Gold is primarily used in jewellry ( 70% ) and industrial products. When the price of gold stabalizes on the basis of its "real" value - as a commodity - we can focus on the fundamentals of metal discovery, mining, refining costs and market demand, and lesser on the Gold Cartel and vagaries of international finance and economics. ( The Peter Lynch approach. )

I have been accused of repeating Andy Smith and Ted Arnold's opinions but I don't know ( or care to know ) who these people are.

When gold is free from the currency jugernaut it will resume a price dynamic that is in line with supplier costs and customer demand.
Speculation has stretched the yellow metals price and torn a few financial tendons. Speculators have seized the market with the backing of the CBs and they call the play.

Both world wars in this century began with the Allies taking severe losses in the early years before they rallied and won decisive battles to turn the tide and secure victory.

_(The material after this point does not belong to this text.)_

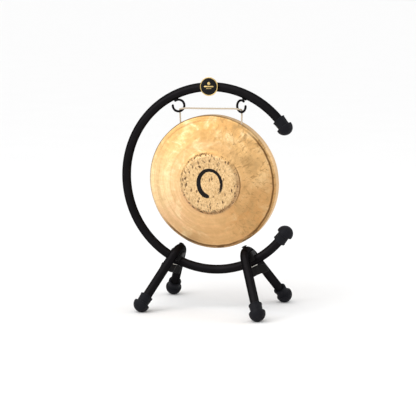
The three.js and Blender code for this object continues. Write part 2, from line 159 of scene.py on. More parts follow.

The war on gold was begun by strategic attacks by CBs and followed by the speculators and gold miner forward sales that fuel the fire.

Eventually the enemy will back off as gold survives worst case scenarios ( $250-$300 ) or 'battles' and enemy ( speculator ) support lines dwindle after the big guns ( metal funds/pros ) have worn out ( risk/return ratio becomes unfavourable ) .

This classic metaphor is best illustrated by the VC who bested the Yanks in Nam. The world's mightiest nation and air power could not beat a bunch of short scrawny guys crawling through jungles and underground tunnels with few resources.

The motto is that sometimes - against all odds - the big guys lose. I don't have short-term guesses on the price of gold but I hold junior gold stks ( BGO ) and will continue to do so unless the gold mining industry capitulates - then I would have no choice but to also surrender and take my losses.